Ad hoc query and analysis is the style of business intelligence (BI) designed for information explorers and power users who need full analytic power against all enterprise data. These users require the ability to see any possible combination of data. If it were feasible to pre-design reports that covered every possible combination of data, then ad hoc query and analysis would not be needed. Practically speaking, this is impossible.
Pre-defining reports with all possible permutations would require the design of tens of thousands and even millions of reports depending on the extent of the database. It would also require the addition of hundreds or thousands of new reports each time a new attribute is added to the database.
The most basic way to support ad hoc query and analysis is to give users the ability to create brand new reports, allowing them to assemble any possible combination of data into a report. In that way, companies don`t have to pre-design all possible report combinations. This is the basic definition of ad hoc query and analysis, and it is the method employed by most BI vendors. However, it is important to note that cube-based BI vendors only allow users to create ad hoc reports against the small subsets of data available in their proprietary cube databases. While this technically is an ad hoc report, it does not fulfil the requirements for full analysis of the entire relational database.
The requirement today is for an architecture designed from its very roots to provide robust ad hoc query and analysis capability. Key here is relational online analytical processing (OLAP) technology, which allows users to perform full OLAP analysis against the entire relational database.

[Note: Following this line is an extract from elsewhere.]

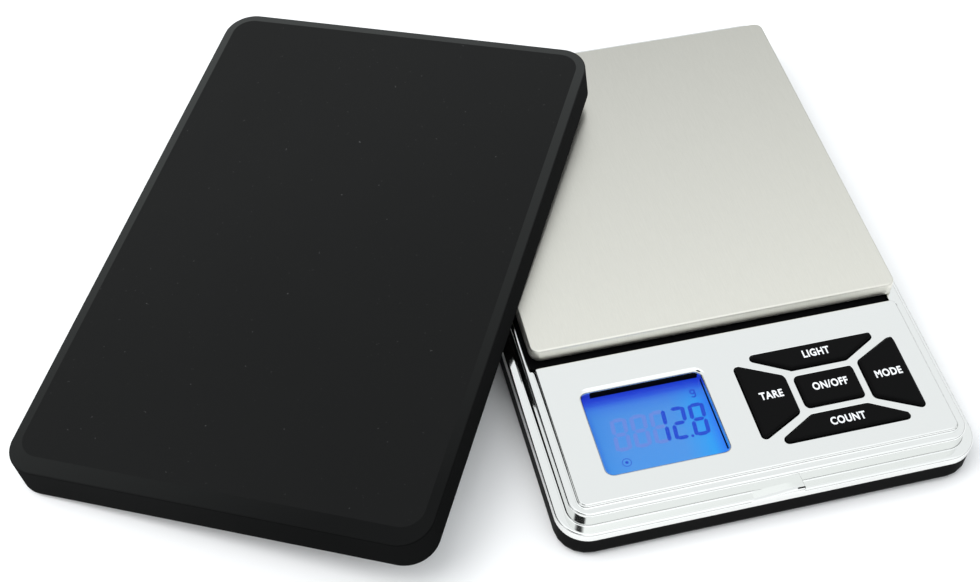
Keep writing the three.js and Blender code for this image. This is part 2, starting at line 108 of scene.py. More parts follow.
def inset_corners(corners, insets):
    """The corners after each side moves in by its inset; a negative inset moves it out."""
    count = len(corners)
    sides = []
    for i, start in enumerate(corners):
        along = (Vector(corners[(i + 1) % count]) - Vector(start)).normalized()
        inward = Vector((-along.y, along.x))
        sides.append((Vector(start) + inward * insets[i], along))
    moved = []
    for i, (point, along) in enumerate(sides):
        before, before_along = sides[i - 1]
        gap = point - before
        reach = (gap.x * along.y - gap.y * along.x) / (
            before_along.x * along.y - before_along.y * along.x)
        moved.append(before + before_along * reach)
    return moved


def ring(corners, radius, inset=0.0, steps=10):
    """Points counter-clockwise round an outline; radius is one value or one for each corner."""
    insets = list(inset) if isinstance(inset, (list, tuple)) else [inset] * len(corners)
    radii = list(radius) if isinstance(radius, (list, tuple)) else [radius] * len(corners)
    moved = inset_corners(corners, insets)
    points = []
    for i, corner in enumerate(moved):
        came = (corner - moved[i - 1]).normalized()
        goes = (moved[(i + 1) % len(moved)] - corner).normalized()
        side = 1.0 if came.x * goes.y - came.y * goes.x > 0 else -1.0
        turn = math.acos(max(-1.0, min(1.0, came.dot(goes))))
        arc = max(radii[i] - side * min(insets), 0.05)
        inward = Vector((-came.y, came.x)) * side
        centre = corner - came * (arc * math.tan(turn / 2)) + inward * arc
        start = math.atan2(-came.x * side, came.y * side)
        for k in range(steps + 1):
            angle = start + side * turn * k / steps
            points.append((centre.x + arc * math.cos(angle), centre.y + arc * math.sin(angle)))
    return points


def quarter(z_low, inset_low, z_high, inset_high, steps=5, concave=False):
    """Levels of a rounded edge from an upright side up to a flat top, or of a fillet if concave."""
    levels = []
    for k in range(steps + 1):
        a = math.pi / 2 * k / steps
        if concave:
            up, across = 1 - math.cos(a), math.sin(a)
        else:
            up, across = math.sin(a), 1 - math.cos(a)
        levels.append((z_low + (z_high - z_low) * up, inset_low + (inset_high - inset_low) * across))
    return levels


# ---------- mesh building ----------
class Skin:
    """A mesh built from rings of points at given heights, joined by bands and closed by flat caps."""

    def __init__(self):
        self.bm = bmesh.new()
        self.finish = 0

    def ring(self, points, z):
        return [self.bm.verts.new((x * MM, y * MM, z * MM)) for x, y in points]

    def band(self, low, high, inward=False):
        count = len(low)
        for i in range(count):
            j = (i + 1) % count
            face = [low[i], low[j], high[j], high[i]]
            self.bm.faces.new(face[::-1] if inward else face).material_index = self.finish

    def rise(self, corners, radius, levels, steps=10, inward=False):
        """Bands through levels of (z, inset); returns the first and last ring."""
        rings = [self.ring(ring(corners, radius, inset, steps), z) for z, inset in levels]
        for low, high in zip(rings, rings[1:]):
            self.band(low, high, inward)
        return rings[0], rings[-1]

    def cap(self, outer, holes=(), up=True):
        """A flat face inside the outer ring and outside the holes."""
        loops = [outer, *holes]
        flat = [v for loop in loops for v in loop]
        for a, b, c in tessellate_polygon([[v.co for v in loop] for loop in loops]):
            trio = [flat[a], flat[b], flat[c]]
            normal = (trio[1].co - trio[0].co).cross(trio[2].co - trio[0].co)
            if normal.length < 1e-14:
                continue
            if (normal.z > 0) != up:
                trio.reverse()
            self.bm.faces.new(trio).material_index = self.finish

    def solid(self, corners, radius, levels, steps=10):
        """Bands through the levels, with a flat cap on top and one underneath."""
        low, high = self.rise(corners, radius, levels, steps)
        self.cap(high)
        self.cap(low, up=False)

    def piece(self, name, material, body, slot, replaced=(), matrix=None):
        mesh = bpy.data.meshes.new(name)
        if matrix is not None:
            self.bm.transform(matrix)
        self.bm.to_mesh(mesh)
        self.bm.free()
        piece = bpy.data.objects.new(name, mesh)
        scene.collection.objects.link(piece)
        finish_piece(piece, material, body, replaced)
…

This architecture distinguishes itself from all other BI architectures in five key areas:
1. Parameter-driven reporting with guided analysis: Allows users to create radically different reports simply by answering a series of questions (or prompts) just prior to running the report.
Parameter-driven reporting functionality allows people to customise the content and layout of any given report within a range of variations defined by certain factors or parameters. This architecture provides the richest range of parameterisation available, allowing one report design to manifest itself in a multitude of variations.
Novice users can create sophisticated custom reports on the fly, defining report content by selecting metrics and business criteria at run time - simply by answering prompted questions. This allows organisations to translate complex database query parameters into a set of simple questions that guide users.
What makes parameterised reporting truly useful is when the users have the ability to iterate quickly through many parameter sequences and to save their sequenced answers for future use.
2. Drill anywhere: Allows users to surf to any place in the database by using OLAP functionality and following the business model of the data warehouse, enabling the dynamic creation of new ad hoc reports.
The most basic way to support ad hoc query and analysis is to give users the ability to create brand new reports, allowing them to assemble any possible combination of data into a report.
Charl Barnard, GM, MicroStrategy
Where other BI software limits users to drill up and down the hierarchies within their limited cube databases, ROLAP modelling of relational databases allows users to drill up, drill down, and drill across hierarchies anywhere in the entire database. Each drilling action creates a new report dynamically for the user.
In essence, drill anywhere in the database gives users the ability to surf to the set of data that gives them the answers they are looking for, without the need to manually create ad hoc reports.
3. OLAP analysis against the entire database: Allows users to conduct report manipulations on the fly.
Users have the flexibility to modify reports on the fly by adding powerful subtotals, sorting on multiple values, paging by report attributes, pivoting the report axes, building new calculations or new derived metrics, applying sophisticated filtering criteria, using thresholds and exporting data.
Subtotals are data that is rolled up or aggregated according to some formulae for logical grouping levels that show up in a report. For example, a regional report would have a total for the entire region and would have subtotals for all of the districts within the region. Subtotals can be applied on columns, rows, and across specific levels of business attributes in a report. With this feature, a person viewing a report with initial totals set at the region level for each quarter might then modify the report to calculate the total of all quarters for each region.
4. Sophisticated filtering with power of sets: Allows users to segment data according to different business criteria in order to refine the data set.
Set analysis, also known as segmentation analysis, is effective across many business disciplines. It is particularly popular in marketing, where it generally takes the form of customer segmentation, through which an organisation will segment the customer base according to different business criteria in order to find the right customers for certain products. Set analysis is the process in which data sets are manipulated and combined to obtain a refined data set for further analysis.
5. User-defined data grouping: Allows users to refine the business model without causing any changes to the database or the overall business model.
A data warehouse is organised in a structure that reflects the business model of an organisation, but the structure does not always reflect the business needs of individual departments, teams and decision-makers. As a result, users can have difficulty consolidating data into one report that meets their specific business needs.
Custom groups are made of business elements that make up the rows of a report. Users can define each report element separately from the other elements - each custom group element can act as a separate report with its own set of criteria, such as business attribute qualifications, metric qualifications and banding qualifications.
Ultimately, users do not need to understand databases, table structures, or query languages - they only need to know how to point and click. They need to drill into their data to access detailed information guided by their business model, not their database model. Giving them complete control over their data minimises the administrative workload and reduces costs. Furthermore, with this type of architecture administrators can build once and deploy throughout the entire organisation, enabling users to then build exactly what they want when they need it.